A Victorian painting of a man and woman sitting in an open carriage

Friday 24 April 2026, 10.00AM to 7:30 PM

Speaker(s): Professor Ankhi Mukherjee, Professor of English and World Literatures, University of Oxford

The Department of English and Related Literature at the University of York, in collaboration with the Centre for Modern Studies and the Centre for Eighteenth-Century Studies at York, is pleased to announce the return of its Victorian Studies conference, on the topic of “Victorian Expansions: Cross-Cultural Migrations.” 

The Victorian age witnessed the mass movement of peoples and ideas, from empire-builders and settlers migrating to colonial peripheries, to artists, writers, and thinkers from around the world moving to the imperial metropole to create eclectic literary, artistic, and musical forms and genres that combined global influences.

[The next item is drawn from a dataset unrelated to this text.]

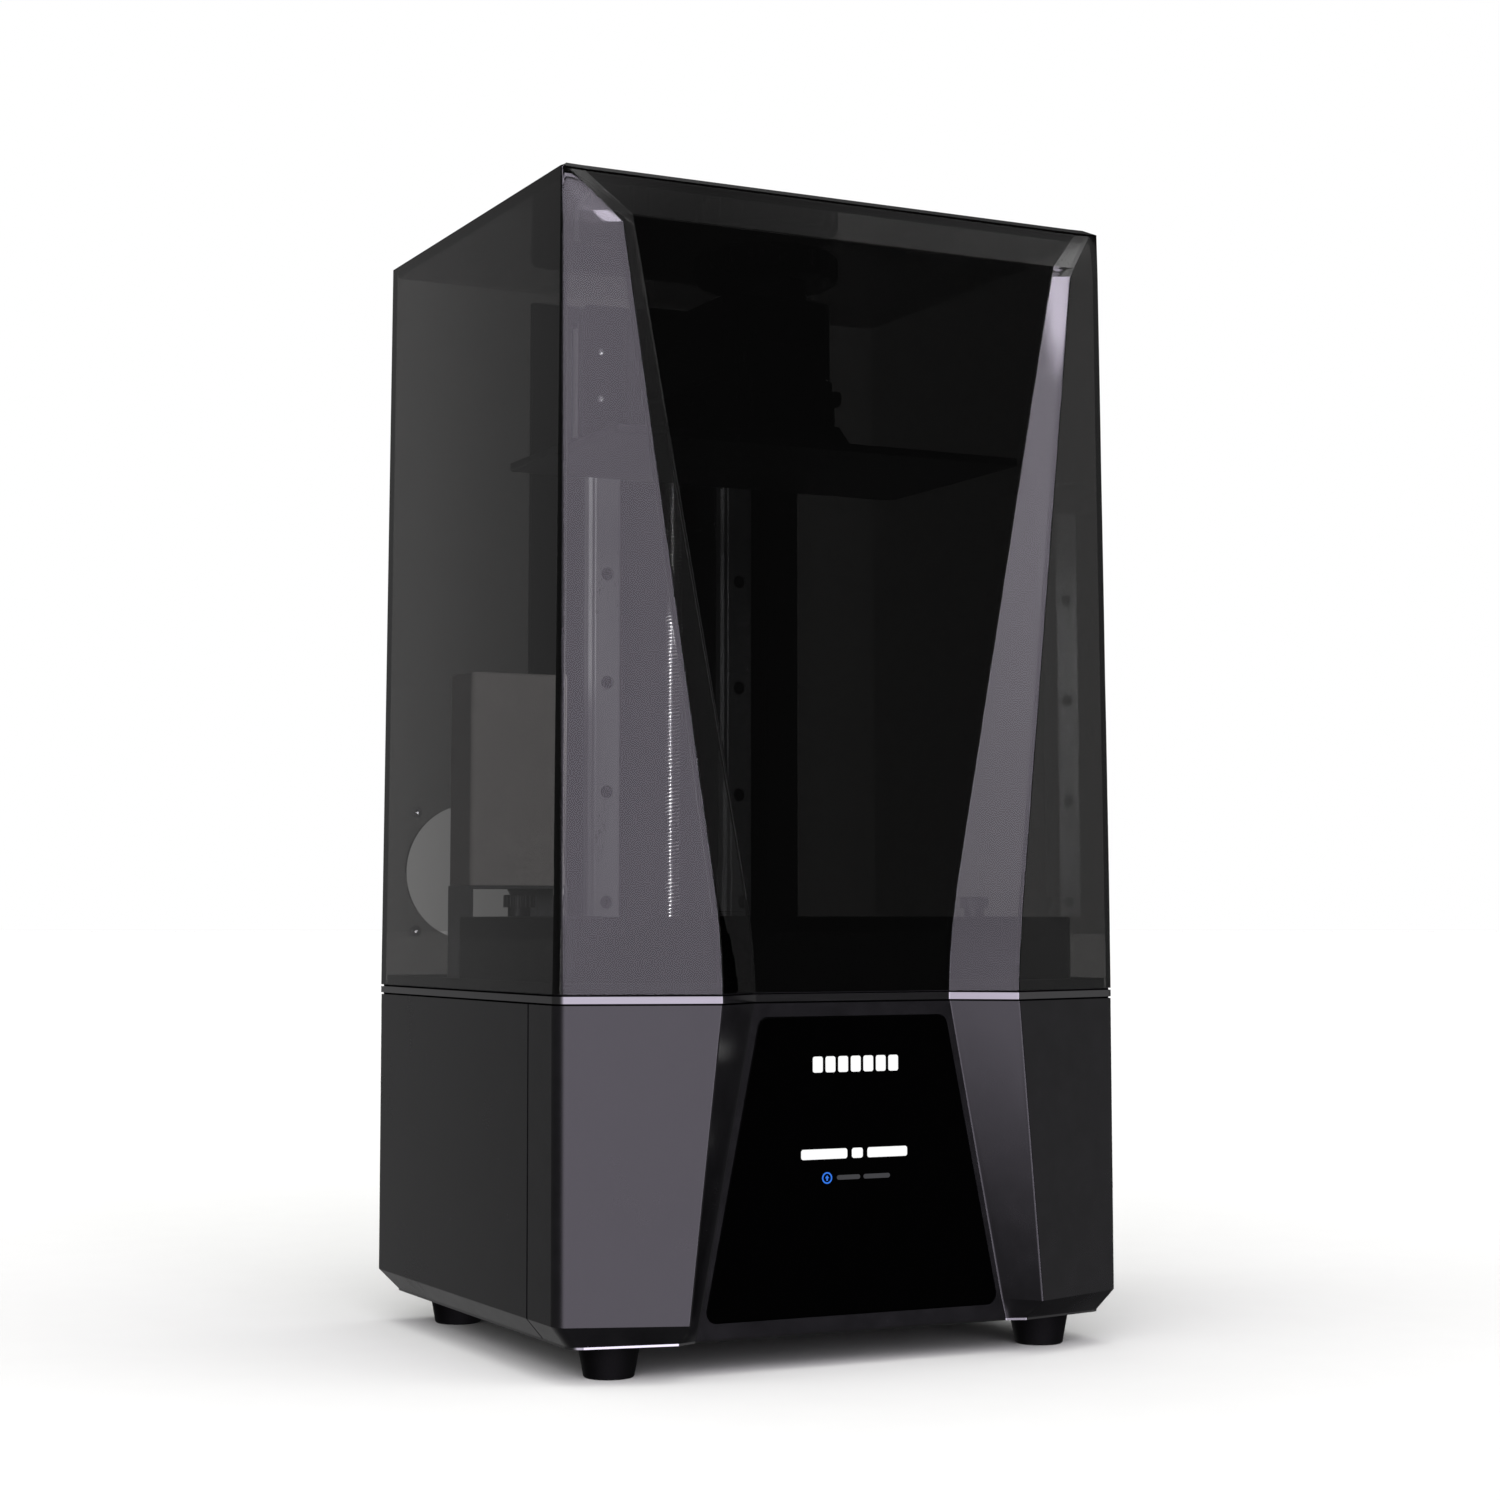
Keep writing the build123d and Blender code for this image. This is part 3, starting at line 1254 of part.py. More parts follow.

In a contemporary climate increasingly characterised by anti-immigration rhetoric and policy, “Victorian Expansions: Cross-Cultural Migrations” will gather interdisciplinary research by postgraduate students and senior scholars to uncover the inherent diversity and dynamism underlying Victorian, and indeed British, culture and identity.

The conference aims to promote the view of the long nineteenth century as characterised by the mobility and convergence of peoples, ideas, and artistic forms, thus offering a historical counternarrative to the isolationism and anti-immigration sentiments that increasingly shape our current moment. 

Conference Registration is via the Online Store
1. Free student admission: £0 
2. General admission (faculty members/Fellows/members of public): £20.00
3. Optional boxed lunch: £6.65 
 
Please email brittany.scowcroft@york.ac.uk with any accessibility or dietary requirements. 

Registration closes at 9:00am on Wednesday 15 April. 

Schedule of events:

Venue: Hendrix Hall (D/L/028), Derwent College, Block L, Heslington Campus West, University of York

10-10:30 am: Registration and Welcome.

Coffee will be provided.

10:30 - 12 noon

Panel 1: Colonial (Self-)Constructions

Fariha Shaikh (University of Birmingham): “Reading Across Boundaries: T. N. Mukharji’s Travelogue and Short Stories”

Abdul Sabur Kidwai (King’s College London): “Drawing the Line: Indian Muslim Self-fashioning in Victorian London” 

Tarini Bhamburkar (University of Bristol): “Feminist Cross-currents: Interview with an Indian Woman in a British Women’s Periodical”

12 noon - 12:15 pm: Coffee Break

12:15 pm - 1:15 pm

Creative Reading with Professor Emily Zobel Marshall (Professor in Postcolonial Literature at Leeds Beckett University and author of poetry collections, Bath of Herbs (2023) and Other Wild (2025).

1:15 pm - 2:15 pm: Lunch

2:15-3:30 pm

Panel 2: Conflict at Home and the World 

Jessica Valdez (Louisiana State University): “The Intimacy of Global War: Migrating Plots and Sensational Trade in Wilkie Collins’s No Name”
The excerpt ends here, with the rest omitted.